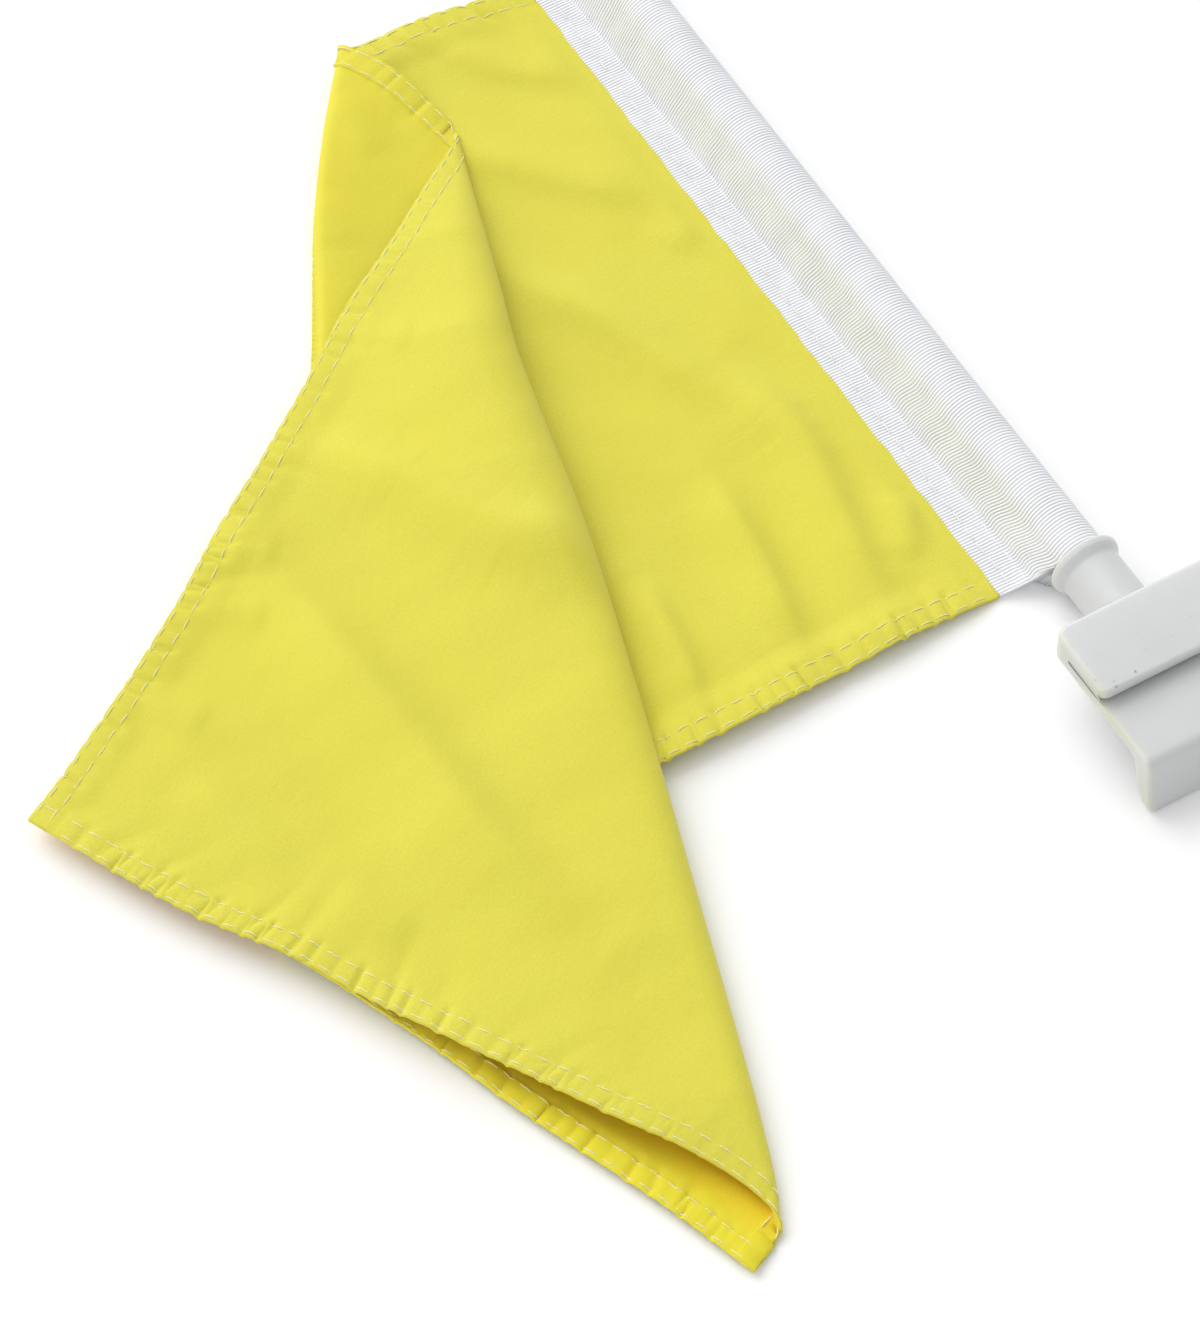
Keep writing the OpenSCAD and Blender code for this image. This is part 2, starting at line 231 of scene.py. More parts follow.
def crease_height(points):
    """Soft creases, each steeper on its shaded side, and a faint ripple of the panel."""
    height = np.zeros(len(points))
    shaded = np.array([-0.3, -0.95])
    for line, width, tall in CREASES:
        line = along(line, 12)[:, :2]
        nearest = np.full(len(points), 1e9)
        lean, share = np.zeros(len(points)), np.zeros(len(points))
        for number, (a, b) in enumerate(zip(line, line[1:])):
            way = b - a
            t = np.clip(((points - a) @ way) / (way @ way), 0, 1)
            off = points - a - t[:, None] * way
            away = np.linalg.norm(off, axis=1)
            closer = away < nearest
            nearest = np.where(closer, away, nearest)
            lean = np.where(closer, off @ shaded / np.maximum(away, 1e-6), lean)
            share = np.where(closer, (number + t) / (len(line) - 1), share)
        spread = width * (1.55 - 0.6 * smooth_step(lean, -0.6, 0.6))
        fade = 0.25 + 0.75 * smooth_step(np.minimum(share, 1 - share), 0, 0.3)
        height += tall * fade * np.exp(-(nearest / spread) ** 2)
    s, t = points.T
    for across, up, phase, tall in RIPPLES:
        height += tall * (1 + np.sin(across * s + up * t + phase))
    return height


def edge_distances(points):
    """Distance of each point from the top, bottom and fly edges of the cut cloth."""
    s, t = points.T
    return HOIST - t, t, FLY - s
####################
* **Written instruction**
Copy each line of the data exactly, leaving nothing out.

* **Full solution**
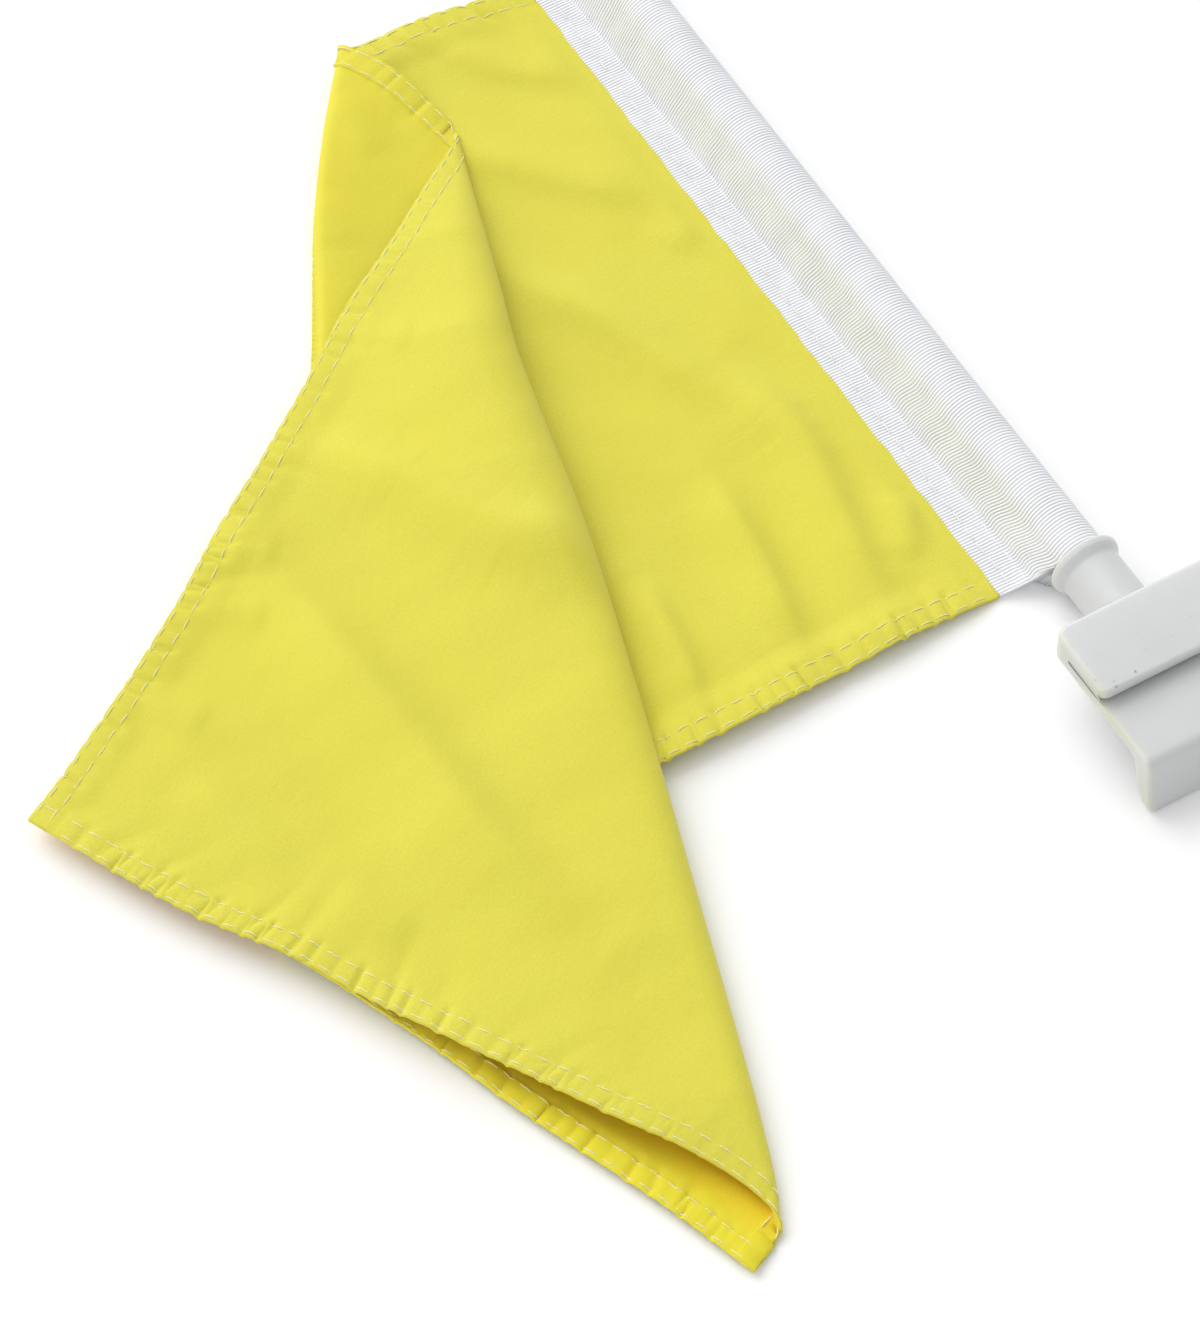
Keep writing the OpenSCAD and Blender code for this image. This is part 2, starting at line 231 of scene.py. More parts follow.
def crease_height(points):
    """Soft creases, each steeper on its shaded side, and a faint ripple of the panel."""
    height = np.zeros(len(points))
    shaded = np.array([-0.3, -0.95])
    for line, width, tall in CREASES:
        line = along(line, 12)[:, :2]
        nearest = np.full(len(points), 1e9)
        lean, share = np.zeros(len(points)), np.zeros(len(points))
        for number, (a, b) in enumerate(zip(line, line[1:])):
            way = b - a
            t = np.clip(((points - a) @ way) / (way @ way), 0, 1)
            off = points - a - t[:, None] * way
            away = np.linalg.norm(off, axis=1)
            closer = away < nearest
            nearest = np.where(closer, away, nearest)
            lean = np.where(closer, off @ shaded / np.maximum(away, 1e-6), lean)
            share = np.where(closer, (number + t) / (len(line) - 1), share)
        spread = width * (1.55 - 0.6 * smooth_step(lean, -0.6, 0.6))
        fade = 0.25 + 0.75 * smooth_step(np.minimum(share, 1 - share), 0, 0.3)
        height += tall * fade * np.exp(-(nearest / spread) ** 2)
    s, t = points.T
    for across, up, phase, tall in RIPPLES:
        height += tall * (1 + np.sin(across * s + up * t + phase))
    return height


def edge_distances(points):
    """Distance of each point from the top, bottom and fly edges of the cut cloth."""
    s, t = points.T
    return HOIST - t, t, FLY - s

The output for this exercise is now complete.